Building bridges for the future through collaborative projects
As part of this sprawling project, I admit that this is the first time that I have heavily made of use of technology within the English classroom. In many ways I am a very unorthodox character. Unlike many people, I have a very weak interest in video games and personal electronics (with the exception of my computer, which is my platform for work): instead, I often spend my time reading books on popular science (since technical works cannot be really viewed for pleasure). The public library is constantly bearing down on my back with fines, but a remarkable glitch in their computer system has made it so that I am now no longer being charged for some items. Needless to say, this has certainly helped my personal budget tremendously. I enjoy writing, swimming, and instrument music (alto saxophone) in my leisure time.
Some day, I will (ideally) become a chemist or a physicist. Such an occupation would require years of graduate, doctoral, and post-doctoral education before one could eventually amass the credentials required of a dedicated researcher (it seems that PhD students, at least in the sciences, usually do not have the opportunity to conduct original research by themselves ― such would be a privilege held only by the professors). Although my parents despair that the life of a scientist will never yield enough returns for me to live reasonably, I still have my own reservations with regard to this subject. There is an inexplicable prestige in pursuing the sciences that I seldom feel in other subjects. Businessmen typically spend their entire lives focused on increasing personal wealth (and more than in vain), whereas politicians rise, change and fall just as quickly as the states they command. But the work of scientists (and great authors too) are rarely forgotten so easily ― isn't that interesting? That is my ultimate goal.

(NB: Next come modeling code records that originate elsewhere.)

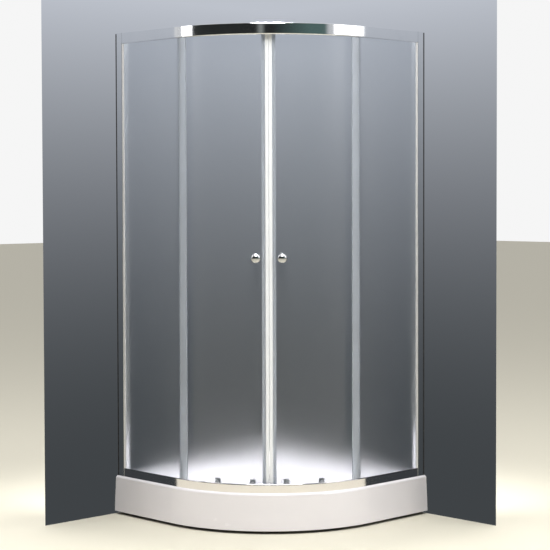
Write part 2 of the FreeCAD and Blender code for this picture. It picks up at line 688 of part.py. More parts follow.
def left_channel():
    """U channel that is screwed to the wall; the post slides over it."""
    inset0 = RAIL_INSET + POST_WALL + CHANNEL_FIT
    inset1 = POST_BACK - POST_WALL - CHANNEL_FIT
    body = left_front(0, CHANNEL_REACH, inset0, inset1, RIM, POST_TOP)
    inside = left_front(POST_WALL, CHANNEL_REACH, inset0 + POST_WALL, inset1 - POST_WALL, RIM, POST_TOP)
    body = body.cut(inside)
    middle = (RIM + POST_TOP) / 2
    for spacing in CHANNEL_HOLE_SPACINGS:
        for z in (middle - spacing / 2, middle + spacing / 2):
            start = Vector(-HALF, (inset0 + inset1) / 2 - HALF, z)
            body = body.cut(Part.makeCylinder(CHANNEL_HOLE_RADIUS, POST_WALL, start, Vector(1, 0, 0)))
    return screw_holes(body)


def left_cap():
    cap = left_front(POST_GAP, POST_END, RAIL_INSET, POST_BACK, POST_TOP, ENCLOSURE_TOP)
    return cap.makeFillet(POST_EDGE, upright_edges(cap))


def left_wall_seal():
    """Dark strip between the post and the wall."""
    inset = RAIL_INSET + POST_WALL + CHANNEL_FIT - GASKET_FIT
    return left_front(0, POST_GAP - GASKET_FIT, inset - WALL_SEAL, inset, RIM, POST_TOP)


def left_connectors():
    """Plastic block in the end of each rail, between its divider and its back wall."""
    blocks = []
    for low in CONNECTOR_LOWS:
        blocks.append(left_front(RAIL_START, RAIL_START + CONNECTOR_LENGTH, DIVIDER_IN + CONNECTOR_FIT,
                                 RIB_OUT - CONNECTOR_FIT, low, low + CONNECTOR_HEIGHT))
    return [screw_holes(block) for block in blocks]


def left_fixed_glass():
    return left_front(GLASS_START, STRAIGHT + FIXED_OVERRUN, FIXED_OUT, FIXED_IN,
                      RIM + FIXED_BOTTOM_GAP, RAIL_TOP - FIXED_TOP_GAP)


def left_gaskets():
    """Upright gaskets on both faces at the post, and a strip in each rail."""
    outer0 = RAIL_INSET + POST_WALL + GASKET_FIT
    outer1 = FIXED_OUT - GASKET_FIT
    upright = left_front(GLASS_START, POST_END + GASKET_SHOW, outer0, outer1, STRIP_LOW, STRIP_TOP)
    inner = left_front(GLASS_START, POST_END, FIXED_IN + GASKET_FIT, GROOVE_BACK - GASKET_FIT,
                       STRIP_LOW, STRIP_TOP)
    rail0 = RAIL_INSET + RAIL_WALL + GASKET_FIT
    start = RAIL_START + GASKET_FIT
    foot = left_front(start, STRAIGHT, rail0, outer1, RIM + FIXED_BOTTOM_GAP,
                      BOTTOM_RAIL_TOP - RAIL_LIP_HEIGHT - GASKET_FIT)
    head = left_front(start, STRAIGHT, rail0, outer1, RAIL_LOW + RAIL_LIP_HEIGHT + GASKET_FIT,
                      RAIL_TOP - FIXED_TOP_GAP)
    return [upright, inner, foot, head]


def strip_nose(depth, start, end):
    """Part of the edge strip beyond the glass, its ends measured from the arc's start."""
    start_angle = SEAM_ANGLE - ARC_HALF + seam_degrees(start, STRIP_INSET)
    end_angle = SEAM_ANGLE - ARC_HALF + seam_degrees(end, STRIP_INSET)
    return shell_sector(STRIP_INSET, STRIP_INSET + depth, STRIP_LOW, STRIP_TOP, start_angle, end_angle)


def left_edge_strip():
    """Translucent strip over the fixed glass's free edge: a fin towards the door, a nose past the glass."""
    edge = STRAIGHT + FIXED_OVERRUN
    out1 = FIXED_OUT - GASKET_FIT
    out0 = out1 - STRIP_LEAF
    in0 = FIXED_IN + GASKET_FIT
    in1 = in0 + STRIP_LEAF
    web = edge + GASKET_FIT
    tip = FIXED_OVERRUN + STRIP_REACH
    pieces = [
        left_front(edge - STRIP_LAP, web, out0, out1, STRIP_LOW, STRIP_TOP),
        left_front(edge - STRIP_LAP, web, in0, in1, STRIP_LOW, STRIP_TOP),
        left_front(web, web + STRIP_LEAF, out0, in1 + STRIP_FIN, STRIP_LOW, STRIP_TOP),
        strip_nose(STRIP_LEAF, FIXED_OVERRUN + STRIP_LEAF / 2, tip - STRIP_NOSE / 2),
        strip_nose(STRIP_NOSE_DEPTH, tip - STRIP_NOSE, tip),
    ]
    return fused(pieces)


def left_stop():
    """Rubber stop hung in the top rail, where the trailing bracket ends its travel."""
    open_angle = math.degrees(TRAIL_ROLLER / (TRAY_RADIUS - DOOR_OUT)) + DOOR_TRAVEL
    past = math.radians(open_angle + seam_degrees(BRACKET_WIDTH / 2, DOOR_IN) - ARC_HALF)
    x = STRAIGHT - (TRAY_RADIUS - DOOR_IN + BRACKET_STEM) * math.tan(past) - STOP_GAP
    middle = DOOR_IN - BRACKET_STEM / 2
    return left_front(x - STOP_LENGTH, x, middle - STOP_WIDTH / 2, middle + STOP_WIDTH / 2 - RAIL_WALL,
                      TOP_AXLE - TREAD_RADIUS, RAIL_TOP - RAIL_WALL)


# ---------------------------------------------------------------- doors
LEAD_ANGLE = seam_degrees(LEAD_ROLLER, DOOR_OUT)
TRAIL_ANGLE = seam_degrees(TRAIL_ROLLER, DOOR_OUT)
KNOB_ANGLE = seam_degrees(KNOB_FROM_SEAM, DOOR_OUT)
GLASS_LEAD = SEAM_ANGLE - seam_degrees(SEAM_HALF, DOOR_OUT)
GLASS_TRAIL = (SEAM_ANGLE - ARC_HALF + math.degrees(math.asin(FIXED_OVERRUN / (TRAY_RADIUS - DOOR_OUT)))
               - seam_degrees(DOOR_OVERLAP, DOOR_OUT))


def door_wall(out_inset, in_inset, start, end):
    return shell_sector(out_inset, in_inset, DOOR_LOW, DOOR_TOP, start, end)


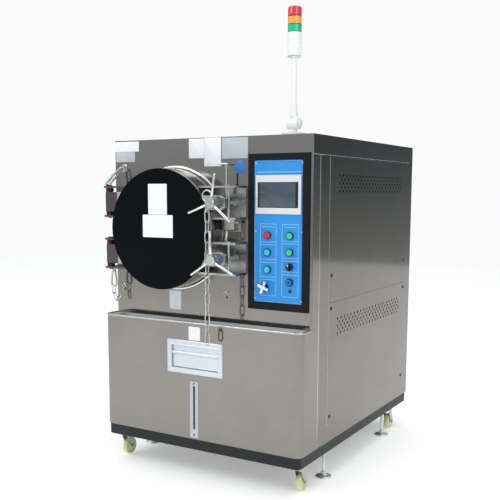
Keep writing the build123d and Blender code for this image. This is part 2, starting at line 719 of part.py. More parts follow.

Yet as a high school student, I still admit that certain parts of school are absolutely and utterly demoralizing. They are the sort of experiences that make you wish you could go to sleep and not wake up the next morning, so as to save yourself from glumly commuting to a series of otherwise tasteless classes every day. I do not care much if it is only October. Let me at least cherish my nightly six hours of peace without unpleasant thoughts! Where did those summer days go, when you actually had the time to study and work on what interested you? For the love of science, where were those days when you could open a book without the eyes of thousand unexpected competitors bearing down on your back!? I want out.
Some day, it will be possible to be productive and enjoy yourself at the same time. So what if I am still overworked, dealing with unfathomably arcane thoughts? I'll be satisfied all the same! Pity the curriculum cannot recognise this; the two are always considered to be mutually exclusive. At least, eventually, I will be able to escape studying what torments me. I keep my fingers crossed.